Set down the listing below verbatim, but only from its first line through the line containing "# cut, so the".
--- Data lines ---
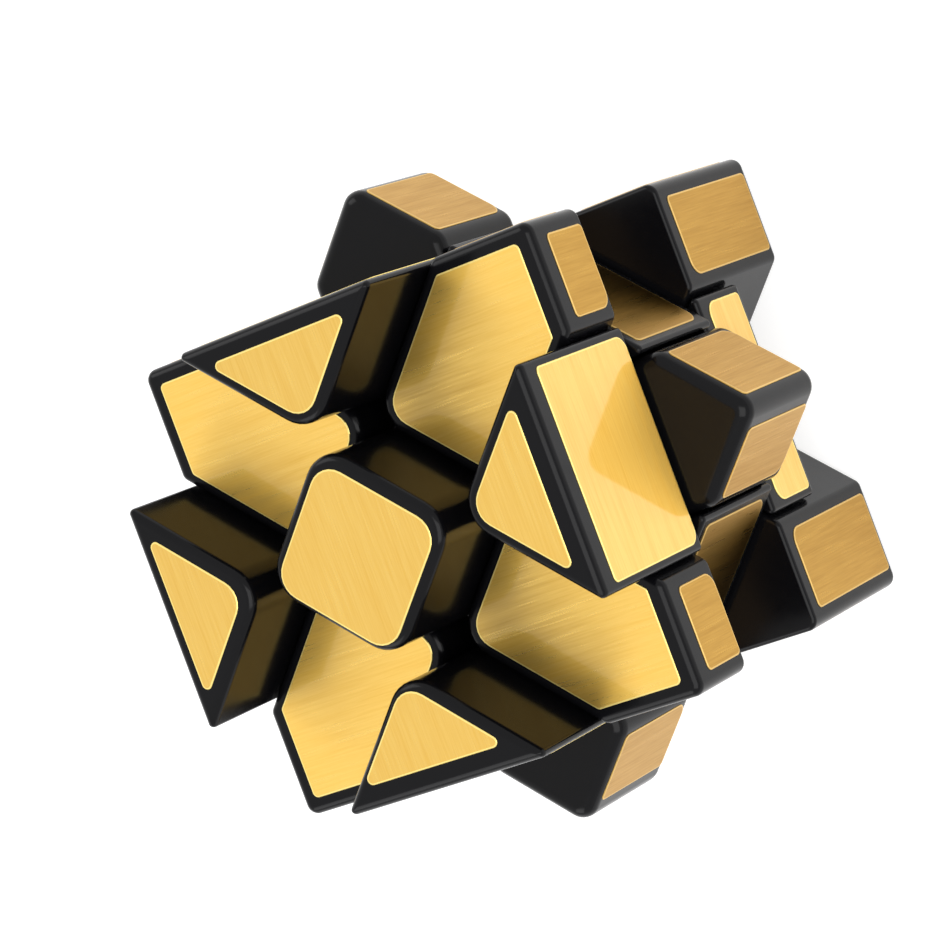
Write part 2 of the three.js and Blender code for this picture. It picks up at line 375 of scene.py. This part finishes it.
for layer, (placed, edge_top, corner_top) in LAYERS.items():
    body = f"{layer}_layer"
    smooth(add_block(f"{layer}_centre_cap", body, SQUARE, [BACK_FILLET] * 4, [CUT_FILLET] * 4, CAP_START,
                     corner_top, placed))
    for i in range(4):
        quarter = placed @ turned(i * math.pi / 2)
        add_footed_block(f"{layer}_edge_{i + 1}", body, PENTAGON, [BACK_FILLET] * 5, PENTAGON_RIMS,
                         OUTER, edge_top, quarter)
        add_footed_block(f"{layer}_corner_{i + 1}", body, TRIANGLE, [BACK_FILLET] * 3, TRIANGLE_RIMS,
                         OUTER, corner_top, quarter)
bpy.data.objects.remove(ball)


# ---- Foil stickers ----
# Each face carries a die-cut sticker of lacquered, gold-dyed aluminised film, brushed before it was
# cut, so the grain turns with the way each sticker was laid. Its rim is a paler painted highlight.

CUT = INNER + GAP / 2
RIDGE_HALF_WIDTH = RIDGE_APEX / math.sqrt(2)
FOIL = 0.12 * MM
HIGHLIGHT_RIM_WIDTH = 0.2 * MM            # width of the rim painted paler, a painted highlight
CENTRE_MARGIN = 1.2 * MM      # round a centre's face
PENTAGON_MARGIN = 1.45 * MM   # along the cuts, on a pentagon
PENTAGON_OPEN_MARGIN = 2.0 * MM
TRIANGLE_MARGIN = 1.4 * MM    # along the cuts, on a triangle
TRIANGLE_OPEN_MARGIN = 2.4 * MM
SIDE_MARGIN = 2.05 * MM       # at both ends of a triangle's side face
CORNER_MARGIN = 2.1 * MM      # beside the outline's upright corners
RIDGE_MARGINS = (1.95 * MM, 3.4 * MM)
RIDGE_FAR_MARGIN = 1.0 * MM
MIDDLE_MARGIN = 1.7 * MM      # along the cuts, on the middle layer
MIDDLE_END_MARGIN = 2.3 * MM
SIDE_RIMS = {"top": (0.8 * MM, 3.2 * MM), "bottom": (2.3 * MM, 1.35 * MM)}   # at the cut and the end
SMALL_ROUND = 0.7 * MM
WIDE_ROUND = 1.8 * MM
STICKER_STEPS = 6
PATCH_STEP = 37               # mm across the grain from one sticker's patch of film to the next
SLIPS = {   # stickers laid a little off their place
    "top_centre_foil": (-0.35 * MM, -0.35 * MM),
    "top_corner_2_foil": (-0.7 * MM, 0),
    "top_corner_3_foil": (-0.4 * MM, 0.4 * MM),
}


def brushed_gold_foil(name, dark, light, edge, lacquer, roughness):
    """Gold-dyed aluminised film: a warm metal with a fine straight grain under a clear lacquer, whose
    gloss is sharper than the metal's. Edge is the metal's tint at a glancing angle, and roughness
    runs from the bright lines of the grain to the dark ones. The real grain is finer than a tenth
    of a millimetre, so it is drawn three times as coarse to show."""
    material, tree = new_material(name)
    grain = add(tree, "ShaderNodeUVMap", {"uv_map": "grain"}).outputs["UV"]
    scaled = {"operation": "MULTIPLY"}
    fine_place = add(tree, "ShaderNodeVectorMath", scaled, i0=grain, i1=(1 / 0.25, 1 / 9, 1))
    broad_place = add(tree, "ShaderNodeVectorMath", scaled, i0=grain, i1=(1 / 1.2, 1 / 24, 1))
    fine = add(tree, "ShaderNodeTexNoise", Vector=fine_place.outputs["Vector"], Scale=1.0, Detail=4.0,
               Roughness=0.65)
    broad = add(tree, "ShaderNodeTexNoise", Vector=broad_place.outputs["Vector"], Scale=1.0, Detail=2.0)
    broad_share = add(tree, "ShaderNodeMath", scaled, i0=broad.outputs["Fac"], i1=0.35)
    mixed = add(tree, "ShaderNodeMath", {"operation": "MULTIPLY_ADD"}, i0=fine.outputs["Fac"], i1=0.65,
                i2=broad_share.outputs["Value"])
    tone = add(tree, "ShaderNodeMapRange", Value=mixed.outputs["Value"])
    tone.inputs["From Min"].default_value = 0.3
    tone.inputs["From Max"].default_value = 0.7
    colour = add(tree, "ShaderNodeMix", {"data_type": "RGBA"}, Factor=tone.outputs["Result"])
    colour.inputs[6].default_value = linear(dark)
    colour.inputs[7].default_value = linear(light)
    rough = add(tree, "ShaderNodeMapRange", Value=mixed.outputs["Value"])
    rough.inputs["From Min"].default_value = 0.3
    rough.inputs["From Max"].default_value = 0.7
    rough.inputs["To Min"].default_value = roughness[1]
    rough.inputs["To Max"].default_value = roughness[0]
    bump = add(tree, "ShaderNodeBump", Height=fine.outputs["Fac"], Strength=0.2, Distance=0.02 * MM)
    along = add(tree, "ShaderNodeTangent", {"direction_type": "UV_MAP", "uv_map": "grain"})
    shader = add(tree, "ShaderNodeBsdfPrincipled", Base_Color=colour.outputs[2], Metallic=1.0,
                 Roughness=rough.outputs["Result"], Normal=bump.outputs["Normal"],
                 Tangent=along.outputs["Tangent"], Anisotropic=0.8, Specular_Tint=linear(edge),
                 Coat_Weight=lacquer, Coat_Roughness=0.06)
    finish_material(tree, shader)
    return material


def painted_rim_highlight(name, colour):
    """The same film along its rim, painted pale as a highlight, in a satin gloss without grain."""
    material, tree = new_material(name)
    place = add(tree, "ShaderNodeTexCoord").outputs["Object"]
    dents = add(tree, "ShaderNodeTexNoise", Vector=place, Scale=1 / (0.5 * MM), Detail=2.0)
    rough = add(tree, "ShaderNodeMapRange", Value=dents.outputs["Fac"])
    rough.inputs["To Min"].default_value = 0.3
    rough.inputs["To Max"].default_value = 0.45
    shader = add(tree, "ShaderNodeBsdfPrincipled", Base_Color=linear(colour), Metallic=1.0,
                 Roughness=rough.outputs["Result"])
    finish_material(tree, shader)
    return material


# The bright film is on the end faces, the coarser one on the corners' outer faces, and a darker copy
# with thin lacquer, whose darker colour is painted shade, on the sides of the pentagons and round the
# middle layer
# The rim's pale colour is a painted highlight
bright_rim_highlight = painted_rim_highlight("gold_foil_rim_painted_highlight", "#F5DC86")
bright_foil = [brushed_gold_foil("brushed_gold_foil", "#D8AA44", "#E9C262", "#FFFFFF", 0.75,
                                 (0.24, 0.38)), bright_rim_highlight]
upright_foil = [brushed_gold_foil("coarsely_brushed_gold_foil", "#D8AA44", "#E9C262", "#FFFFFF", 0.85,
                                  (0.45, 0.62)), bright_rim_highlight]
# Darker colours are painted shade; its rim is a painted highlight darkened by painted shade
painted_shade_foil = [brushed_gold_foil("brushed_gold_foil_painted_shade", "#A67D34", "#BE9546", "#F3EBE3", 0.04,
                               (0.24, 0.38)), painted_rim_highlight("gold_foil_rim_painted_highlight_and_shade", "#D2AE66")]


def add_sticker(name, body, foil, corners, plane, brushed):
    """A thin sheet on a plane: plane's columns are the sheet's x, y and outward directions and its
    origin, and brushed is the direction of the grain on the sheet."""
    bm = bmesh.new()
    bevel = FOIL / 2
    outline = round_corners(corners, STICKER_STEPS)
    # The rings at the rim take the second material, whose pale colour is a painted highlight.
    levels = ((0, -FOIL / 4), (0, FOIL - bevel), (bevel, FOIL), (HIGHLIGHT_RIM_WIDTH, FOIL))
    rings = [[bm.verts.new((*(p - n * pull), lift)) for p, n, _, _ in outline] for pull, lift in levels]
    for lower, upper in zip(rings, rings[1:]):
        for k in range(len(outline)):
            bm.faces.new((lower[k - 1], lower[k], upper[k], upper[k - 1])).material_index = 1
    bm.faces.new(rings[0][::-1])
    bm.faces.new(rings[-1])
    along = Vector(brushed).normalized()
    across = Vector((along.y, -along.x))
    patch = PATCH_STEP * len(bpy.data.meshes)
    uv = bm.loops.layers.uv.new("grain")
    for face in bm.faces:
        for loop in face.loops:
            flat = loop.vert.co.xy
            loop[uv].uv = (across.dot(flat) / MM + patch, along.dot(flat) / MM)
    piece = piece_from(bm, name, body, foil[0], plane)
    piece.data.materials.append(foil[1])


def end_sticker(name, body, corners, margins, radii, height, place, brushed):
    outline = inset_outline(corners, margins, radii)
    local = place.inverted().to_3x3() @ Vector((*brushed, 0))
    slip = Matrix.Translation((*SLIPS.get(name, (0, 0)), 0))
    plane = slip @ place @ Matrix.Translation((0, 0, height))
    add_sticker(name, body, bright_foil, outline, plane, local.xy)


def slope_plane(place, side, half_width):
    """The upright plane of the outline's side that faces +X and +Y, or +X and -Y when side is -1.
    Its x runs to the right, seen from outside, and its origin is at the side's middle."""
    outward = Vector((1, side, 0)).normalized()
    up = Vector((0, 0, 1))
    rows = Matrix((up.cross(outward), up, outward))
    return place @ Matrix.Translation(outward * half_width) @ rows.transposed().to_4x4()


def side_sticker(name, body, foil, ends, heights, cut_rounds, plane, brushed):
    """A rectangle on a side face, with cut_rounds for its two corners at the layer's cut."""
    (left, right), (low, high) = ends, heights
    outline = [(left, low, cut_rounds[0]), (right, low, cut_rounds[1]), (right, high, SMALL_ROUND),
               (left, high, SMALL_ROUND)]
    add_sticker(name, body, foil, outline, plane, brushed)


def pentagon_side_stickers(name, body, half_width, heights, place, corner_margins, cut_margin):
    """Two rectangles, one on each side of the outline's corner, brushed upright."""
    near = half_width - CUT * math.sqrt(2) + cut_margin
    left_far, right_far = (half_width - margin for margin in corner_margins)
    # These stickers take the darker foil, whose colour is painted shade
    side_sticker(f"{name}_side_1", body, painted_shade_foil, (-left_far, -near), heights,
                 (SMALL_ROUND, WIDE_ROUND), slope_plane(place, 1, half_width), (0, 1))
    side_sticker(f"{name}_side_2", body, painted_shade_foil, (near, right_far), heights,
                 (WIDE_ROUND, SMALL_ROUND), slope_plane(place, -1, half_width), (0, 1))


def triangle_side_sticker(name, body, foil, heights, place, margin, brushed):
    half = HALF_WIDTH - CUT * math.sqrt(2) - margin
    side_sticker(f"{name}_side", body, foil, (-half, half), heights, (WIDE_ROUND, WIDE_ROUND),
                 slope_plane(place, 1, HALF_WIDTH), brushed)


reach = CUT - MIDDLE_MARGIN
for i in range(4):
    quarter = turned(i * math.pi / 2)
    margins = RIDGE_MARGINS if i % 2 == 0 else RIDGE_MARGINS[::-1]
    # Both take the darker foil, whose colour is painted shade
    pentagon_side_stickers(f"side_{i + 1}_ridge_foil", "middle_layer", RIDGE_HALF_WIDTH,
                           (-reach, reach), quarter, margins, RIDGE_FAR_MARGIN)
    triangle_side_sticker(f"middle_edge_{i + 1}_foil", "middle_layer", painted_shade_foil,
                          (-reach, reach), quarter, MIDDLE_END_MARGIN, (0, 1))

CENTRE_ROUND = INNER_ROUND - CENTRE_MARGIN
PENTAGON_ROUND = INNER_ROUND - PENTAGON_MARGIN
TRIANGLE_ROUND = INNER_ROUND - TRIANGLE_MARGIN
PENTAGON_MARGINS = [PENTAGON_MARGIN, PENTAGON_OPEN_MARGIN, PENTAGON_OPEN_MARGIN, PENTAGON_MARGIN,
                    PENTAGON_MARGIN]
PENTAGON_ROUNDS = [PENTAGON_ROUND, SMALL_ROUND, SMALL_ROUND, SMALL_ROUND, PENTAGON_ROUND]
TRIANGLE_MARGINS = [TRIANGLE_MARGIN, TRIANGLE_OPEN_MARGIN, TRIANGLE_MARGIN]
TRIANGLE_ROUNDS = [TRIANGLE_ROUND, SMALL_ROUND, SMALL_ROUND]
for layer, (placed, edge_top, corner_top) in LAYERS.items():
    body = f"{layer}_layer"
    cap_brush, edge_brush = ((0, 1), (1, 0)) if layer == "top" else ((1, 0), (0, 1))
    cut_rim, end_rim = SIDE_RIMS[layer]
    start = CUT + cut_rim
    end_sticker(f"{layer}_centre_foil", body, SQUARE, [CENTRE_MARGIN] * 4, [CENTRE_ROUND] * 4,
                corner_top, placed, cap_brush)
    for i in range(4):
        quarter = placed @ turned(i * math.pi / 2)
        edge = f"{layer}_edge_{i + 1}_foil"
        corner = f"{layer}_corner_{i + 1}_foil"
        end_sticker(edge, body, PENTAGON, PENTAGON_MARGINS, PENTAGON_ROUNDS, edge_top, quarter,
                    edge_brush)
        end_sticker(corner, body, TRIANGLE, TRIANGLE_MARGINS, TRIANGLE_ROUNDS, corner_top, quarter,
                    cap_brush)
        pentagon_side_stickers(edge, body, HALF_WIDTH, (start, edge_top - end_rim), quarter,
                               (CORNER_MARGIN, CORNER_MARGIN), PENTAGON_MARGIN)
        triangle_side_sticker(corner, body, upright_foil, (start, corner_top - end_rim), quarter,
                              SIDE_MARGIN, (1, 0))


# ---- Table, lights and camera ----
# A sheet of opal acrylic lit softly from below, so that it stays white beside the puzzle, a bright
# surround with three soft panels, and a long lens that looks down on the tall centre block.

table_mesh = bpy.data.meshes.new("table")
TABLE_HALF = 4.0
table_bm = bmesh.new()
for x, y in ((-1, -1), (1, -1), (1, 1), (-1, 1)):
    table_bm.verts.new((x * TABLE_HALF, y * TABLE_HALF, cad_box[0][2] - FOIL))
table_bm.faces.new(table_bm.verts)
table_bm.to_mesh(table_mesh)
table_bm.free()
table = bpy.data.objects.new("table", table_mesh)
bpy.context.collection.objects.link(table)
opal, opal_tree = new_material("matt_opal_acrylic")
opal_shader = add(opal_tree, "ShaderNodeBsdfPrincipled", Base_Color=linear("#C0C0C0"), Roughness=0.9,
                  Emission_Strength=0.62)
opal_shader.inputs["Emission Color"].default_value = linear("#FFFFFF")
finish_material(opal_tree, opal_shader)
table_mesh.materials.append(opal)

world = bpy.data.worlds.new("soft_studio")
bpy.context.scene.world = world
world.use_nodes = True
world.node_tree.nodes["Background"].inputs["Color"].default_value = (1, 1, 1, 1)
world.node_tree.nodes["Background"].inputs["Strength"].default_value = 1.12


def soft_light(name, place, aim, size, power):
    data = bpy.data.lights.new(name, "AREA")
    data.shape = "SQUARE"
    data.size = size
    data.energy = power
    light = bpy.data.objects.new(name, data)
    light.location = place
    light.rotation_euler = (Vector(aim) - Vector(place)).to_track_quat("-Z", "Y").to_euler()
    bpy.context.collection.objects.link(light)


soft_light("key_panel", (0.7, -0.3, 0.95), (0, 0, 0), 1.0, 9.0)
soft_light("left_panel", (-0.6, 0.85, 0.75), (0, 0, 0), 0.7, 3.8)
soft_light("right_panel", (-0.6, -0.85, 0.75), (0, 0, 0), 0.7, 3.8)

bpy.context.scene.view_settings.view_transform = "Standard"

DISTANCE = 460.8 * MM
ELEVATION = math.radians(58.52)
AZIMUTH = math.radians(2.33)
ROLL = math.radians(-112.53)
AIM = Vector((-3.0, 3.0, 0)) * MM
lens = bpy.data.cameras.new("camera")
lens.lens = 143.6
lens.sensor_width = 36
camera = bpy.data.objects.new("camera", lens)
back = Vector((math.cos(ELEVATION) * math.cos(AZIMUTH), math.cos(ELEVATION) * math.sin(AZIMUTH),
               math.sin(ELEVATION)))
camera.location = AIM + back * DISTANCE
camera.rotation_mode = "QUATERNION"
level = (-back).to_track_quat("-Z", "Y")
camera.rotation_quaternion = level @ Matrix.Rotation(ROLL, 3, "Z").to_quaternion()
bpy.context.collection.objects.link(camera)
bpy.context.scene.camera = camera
---
** Complete response **
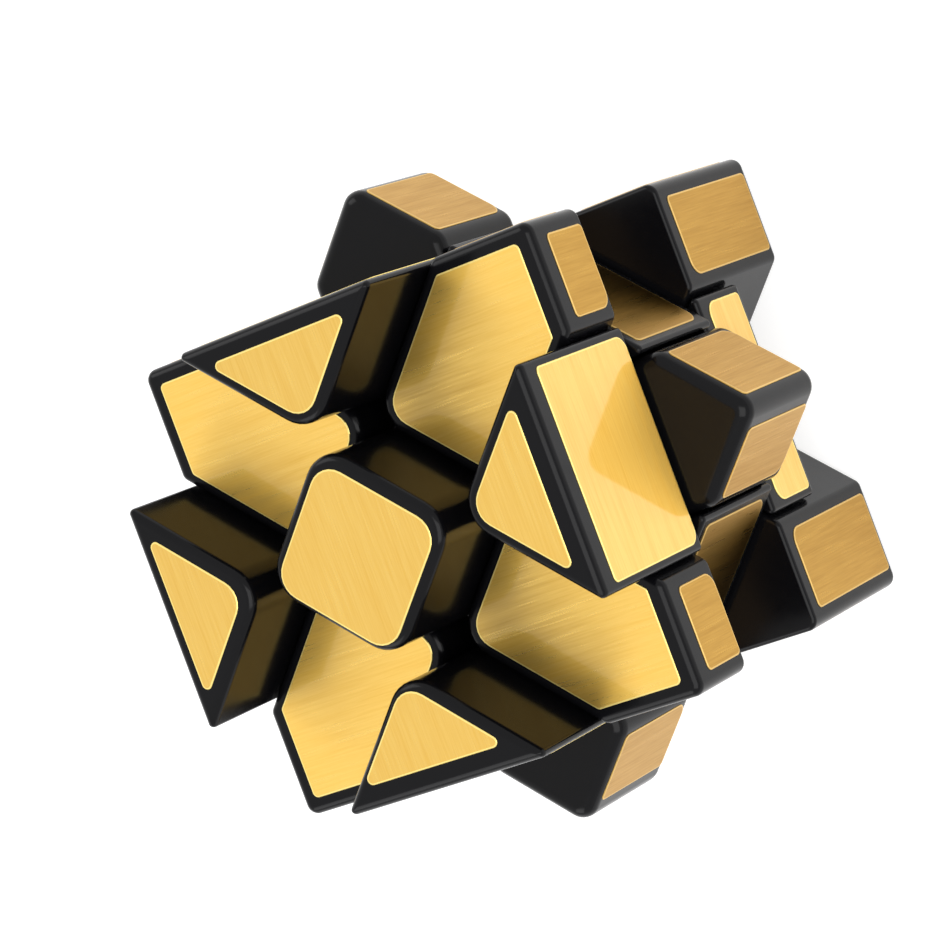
Write part 2 of the three.js and Blender code for this picture. It picks up at line 375 of scene.py. This part finishes it.
for layer, (placed, edge_top, corner_top) in LAYERS.items():
    body = f"{layer}_layer"
    smooth(add_block(f"{layer}_centre_cap", body, SQUARE, [BACK_FILLET] * 4, [CUT_FILLET] * 4, CAP_START,
                     corner_top, placed))
    for i in range(4):
        quarter = placed @ turned(i * math.pi / 2)
        add_footed_block(f"{layer}_edge_{i + 1}", body, PENTAGON, [BACK_FILLET] * 5, PENTAGON_RIMS,
                         OUTER, edge_top, quarter)
        add_footed_block(f"{layer}_corner_{i + 1}", body, TRIANGLE, [BACK_FILLET] * 3, TRIANGLE_RIMS,
                         OUTER, corner_top, quarter)
bpy.data.objects.remove(ball)


# ---- Foil stickers ----
# Each face carries a die-cut sticker of lacquered, gold-dyed aluminised film, brushed before it was
# cut, so the grain turns with the way each sticker was laid. Its rim is a paler painted highlight.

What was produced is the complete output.